Riggs worries about her teenage granddaughter who, after a long search, just got her first job at Wawa making $10 an hour — just 45 cents less than her grandmother.

The business perspective

But how are businesses responding to the candidates’ proposals?

Riggs’ employer, Conshohocken-based firm AlliedUniversal, declined to comment for this story. But CEO Steve Jones told the Philadelphia Inquirer in August that the company is “adjusting” to higher minimum wages in New York and other cities.

“In New York, Washington, and San Francisco, you can make the argument $15 is on the low end,” he said.

Jones’ comments defy the prevailing notion that business owners are universally against raising the minimum wage.

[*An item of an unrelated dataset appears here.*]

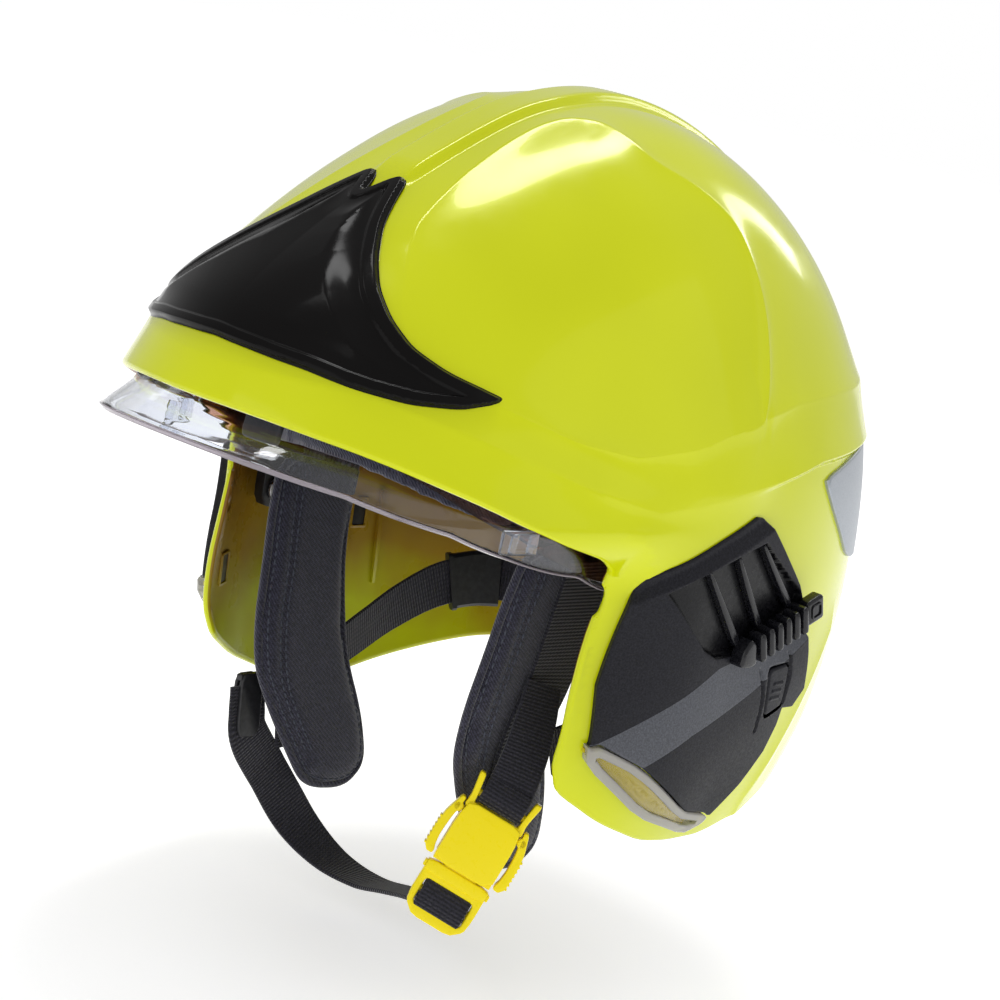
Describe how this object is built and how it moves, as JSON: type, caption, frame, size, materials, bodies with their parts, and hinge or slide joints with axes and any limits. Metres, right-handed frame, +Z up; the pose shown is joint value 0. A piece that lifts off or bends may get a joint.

While groups such as the Pennsylvania Chamber of Business and Industry remain opposed, a leaked survey of 1,000 executives across the country showed that 80 percent supported raising their states’ minimum wages.

In May, the Lehigh Valley Chamber of Commerce announced it backs a $9.25 minimum wage.

However, it’s clear some are still hesitant.

“We would love to be able to do it because we’d like to see people have better lives, better opportunities,” said Gary Shepherd, who runs a small advertising agency in Philadelphia.

But “in order for us to do that,” he said, “we’d have to grow our business accordingly.”